One stumbles on the remains everywhere.


Things were different a hundred years ago. Logging has always been dangerous, but then there was the respect that arises from a worthy challenger. Men had themselves photographed with their largest trees. The pictures are a bit like those of fishermen. At one level, they show humans conquering nature. However, the fish or tree, not the humans is in the foreground. Man is always dwarfed.


Notes:
Dodge, R. L. Michigan Ghost Towns, 3 volumes (1970, 1971, 1973).

US Department of Labor, Bureau of Labor Statistics.
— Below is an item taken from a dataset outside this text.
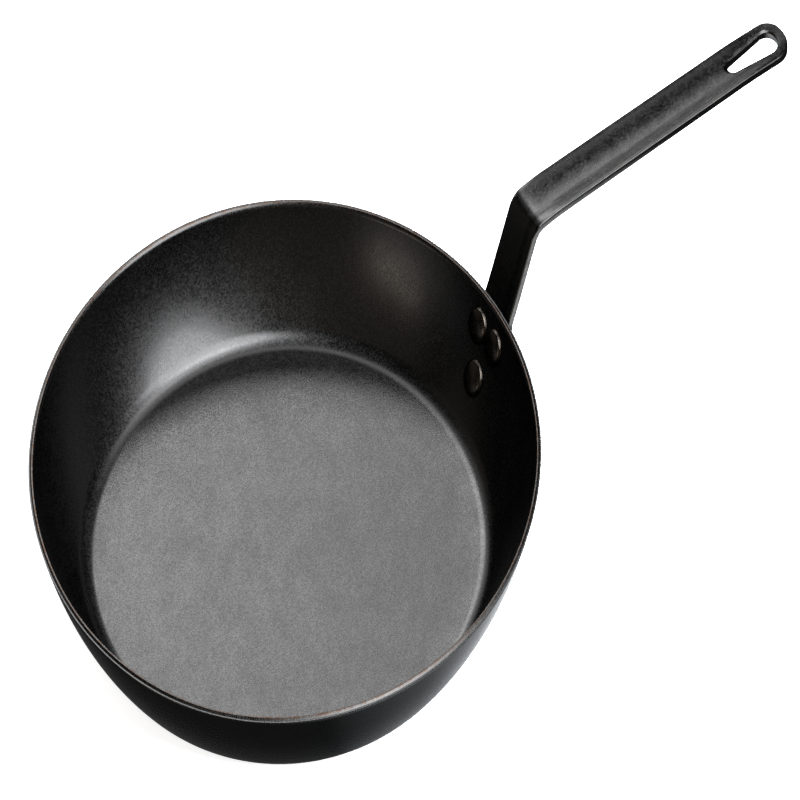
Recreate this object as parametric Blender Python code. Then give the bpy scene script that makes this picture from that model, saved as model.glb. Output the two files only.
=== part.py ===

In 2012, 65 died in the logging industry; the injury rate was 4.3 per hundred employees. The rates were much higher a hundred years ago, especially in the mills. Fire was also a more serious hazard then.

Photographs: Historic photographs from The Disston Crucible, February 1917; Disston manufactured the band saw blades used in mills.

1. Dead cottonwood in a stand by the Rio Grande; everything useful has been stripped, and the large bole left to decay. 13 February 2012.

2. Cottonwood branch fell across a wire fence near the road last fall. The original house is set far back from the road where large cottonwoods grow. The road frontage was platted and houses built. The land in back was kept for possible farm use. This looks like the remains of a dead tree left uncut. 2 November 2013.

3. Damaged apple tree. You can see the branch in front that’s been cut and the one farther back that’s been ripped from the trunk. 5 July 2014.

4. Cottonwood branch on the coyote fence at the edge of the village road. 15 June 2014.

5. The cottonwood log was 10' long and 6' across at the small end. The Baker Lumber Company of Turrell, Arkansas, cut 3,300 board feet.

6. Cottonwood trunk left along an acequia, 26 March 2014.

7. Cottonwood trunk left near the river, 22 May 2012.

8. One reason people climbed onto big trees for photographs was to show the scale.


9. Cottonwood base left along the river, Cundiyo, 14 February 1912. Anything useful has been removed.